In the B2C world nowadays, most businesses have followed suit. Those who still haven't got the memo on this are like the stick-in-the-mud great aunts of communication, and whilst some overly ‘matey’ language may grate, consider who has the final say on your site copy. You should run it by a range of readers who match the demographic and of your customer base. Don’t rely on, say, your MD, to have the final say just because she did an English degree 30 years ago. If your customers are millenials, make sure you’re talking to them.

Use high energy copy

Sticking to active rather than passive verbs as much as possible will help your copy feel clear and confident. The Plain English campaign advises aiming for 90% active verbs. Over-reliance on passive verbs will make your copy seem stuffy. So:

“The company was founded in 2000” becomes more engaging when it’s transformed to “We started trading in 2000...”

And likewise:

“Environmental changes have forced us to create new solutions” has none of the power of the active:

“Our innovative solutions to environmental change include...”

Good copy should cut to the chase. It should be optimistic in tone and it should feel dynamic as you’re reading it. You want your customer to come away with a sense of motivation and momentum, and the impression of a product or service that is relevant, effective and future-proof.

Try two or three ‘routes’

When a business engages a professional copywriter, or copywriting agency, they will take a brief and create two or three ‘routes’ the copy can take.

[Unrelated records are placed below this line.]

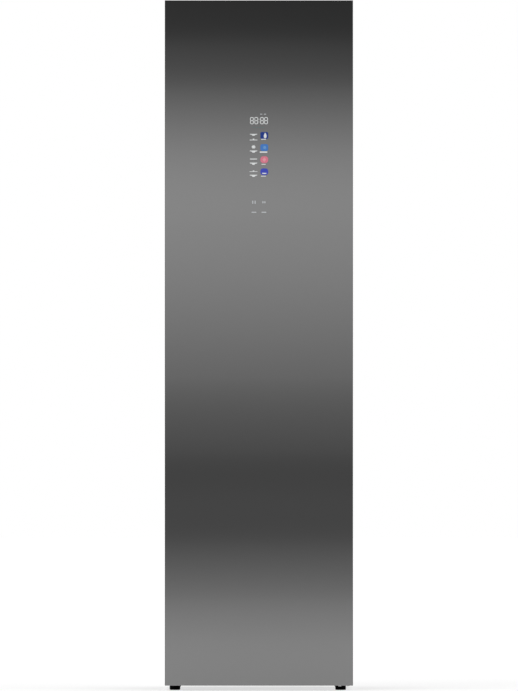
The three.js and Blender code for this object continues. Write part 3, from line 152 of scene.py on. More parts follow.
def pressed_band(radius: float, start: float, band: float) -> list[Span]:
    """The profile steps of a band that is pressed into the side of a can."""
    inner = radius - band
    return [(radius, start), (inner, start + band), (inner, start + 3 * band), (radius, start + 4 * band)]


class Facing(Enum):
    """Where the top of a piece that was modelled upright points once it is laid."""

    UP = (("X", 0),)
    DOWN = (("X", 180),)
    BACK = (("X", -90),)
    FRONT = (("X", 90),)
    RIGHT = (("Y", 90),)
    SIDE = (("X", 90), ("Z", 90))

    def turn(self) -> Matrix:
        """The rotation that lays the piece.

        Returns:
            The whole rotation, in the order of its steps.
        """
        whole = Matrix.Identity(4)
        for axis, degrees in self.value:
            whole = Matrix.Rotation(math.radians(degrees), 4, axis) @ whole
        return whole


class Side(Enum):
    """A side of a piece, told by where its faces point."""

    TOP = (0, 0, 1)
    BOTTOM = (0, 0, -1)
    FRONT = (0, -1, 0)
    BACK = (0, 1, 0)

    def has(self, middle: Vector, normal: Vector) -> bool:
        """Whether a face with this middle and normal is on the side."""
        return normal.dot(self.value) > POINTING


class Relief(Enum):
    """The fine structure of a surface."""

    GRAIN = "grain"
    BRUSHED = "brushed"
    BEADS = "beads"
    TRACES = "traces"


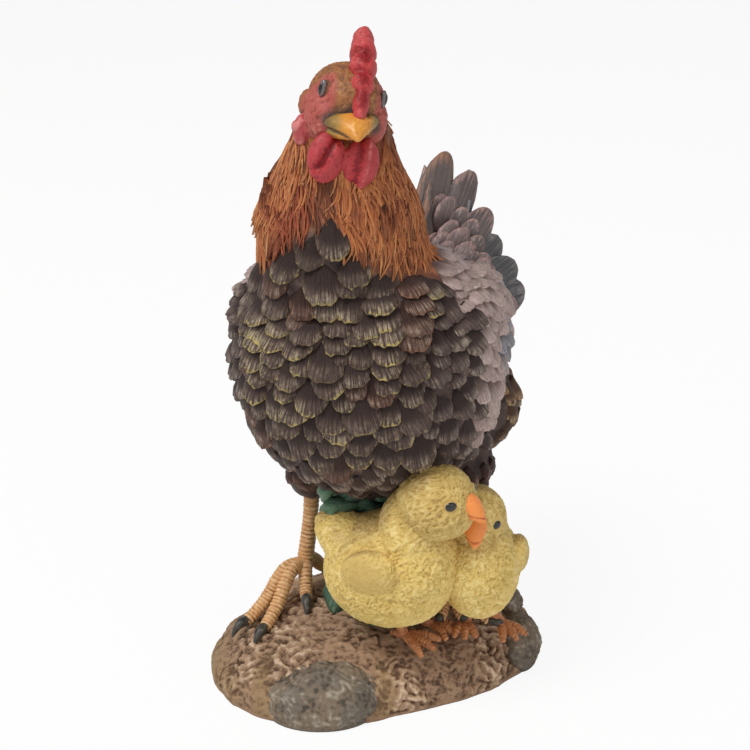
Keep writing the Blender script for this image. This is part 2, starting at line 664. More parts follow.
hackle = dict(seed=11, lift=0.0010,
              lock=dict(width=0.0075, length=0.023, row=0.0060, gap=0.0042, tilt=0.02, sink=0.0010),
              strand=dict(width=0.0011, length=0.0155, row=0.0033, gap=0.00125, tilt=0.035, sink=0.0003),
              hem=((-180, 0.1720), (-150, 0.1755), (-131, 0.1800), (-111, 0.1865), (-96, 0.1925), (-88, 0.1960),
                   (-80, 0.1960), (-73, 0.1910), (-68, 0.1845), (-51, 0.1800), (-34, 0.1772), (-11, 0.1736),
                   (30, 0.1720), (180, 0.1720)),
              gold=(paint(216, 138, 82), paint(248, 202, 142)), brown=(paint(188, 112, 68), paint(234, 172, 114)),
              dark=(paint(134, 76, 50), paint(192, 126, 86)), red=(paint(158, 76, 52), paint(214, 134, 92)),
              throat=(paint(100, 56, 42), paint(150, 92, 66)))


def hemLevel(azimuth):
    # How far down the hackles reach at each side: the breast feathers climb into a notch at the front.
    for (low, first), (high, second) in zip(hackle["hem"], hackle["hem"][1:]):
        if azimuth <= high:
            return first + (second - first) * (azimuth - low) / (high - low)
    return hackle["hem"][-1][1]


def overHem(point):
    # How far a point is from the cape's axis, and how high it is over the hem at that side.
    offset = point.xy - Vector(hen["capeCentre"])
    return offset.length, point.z - hemLevel(math.degrees(math.atan2(offset.y, offset.x)))


def inCape(point):
    reach, rise = overHem(point)
    return rise > -0.0022 and reach < hen["capeWidth"] / 2 + 0.002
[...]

This is the most creative phase of the process and helps copywriters litmus test their ideas. They will create some test copy sometimes called a ‘messaging hierarchy’. This is usually a mixture of headlines, straplines, and body copy which they will then run by their client to see which route feels right. Sometimes an agency may help the client test the different routes with customers.

Three ‘routes’ are common and are likely to include:

  • The ‘safe’ route: Likely to be closest to the existing site copy if the client doesn’t want a radical change.
  • The fresh route: This is likely to be the agency’s preferred route, which factors in current trends in B2B copywriting across the board (considering your site in context of competitor copy). It may be bolder than the safe option, with more of a playful or personality-led concept.
  • The wildcard: This may be a strong-creative route that pushes the boundaries more. It is unusual for companies to go for this, but there may be some key elements of the language and style of the wildcard route that could be incorporated into the safe or fresh route.

For some businesses who need to appeal to radically different customer personas, adopting a combination approach may work, where existing customers, or investors get one set of messaging and prospects get another, for example. Once you have decided the direction you feel is right for your business, the copywriter or agency will work up the rest of the site copy based on your preference.

Edit like an expert

Editing isn’t just about grammar and spelling. And nowadays, apps like Grammarly do most of that for you. The editing process is essential to help you hone your messaging, making sure that you communicate as clearly as possible, inspire customer action, and create an identity for your brand through your copy. As you edit you should:

  • Check for ambiguity: Is your point crystal clear or could a customer misinterpret something?
  • Check for irritation: Are you creating a frustrating experience for customers by refusing to answer their questions?
  • Do a tick test to check any facts or jargon. Comb your copy slowly, ‘ticking off’ each check as you work through it.

And finally...

Before you publish any content, always ensure it has been proof-read by at least one person who hasn't been involved in the process of creating it. Having a fresh pair of eyes on your copy is the surest way to ensure you will catch any typos or clumsy bits of copy — when you're working on a piece of content, you can become blind to these errors. Most importantly, having someone read your copy objectively is crucial to ensuring that it is bang on message: the reader should be able to tell you exactly what the desired action is. And if they can't, it may be time to go back to the drawing board.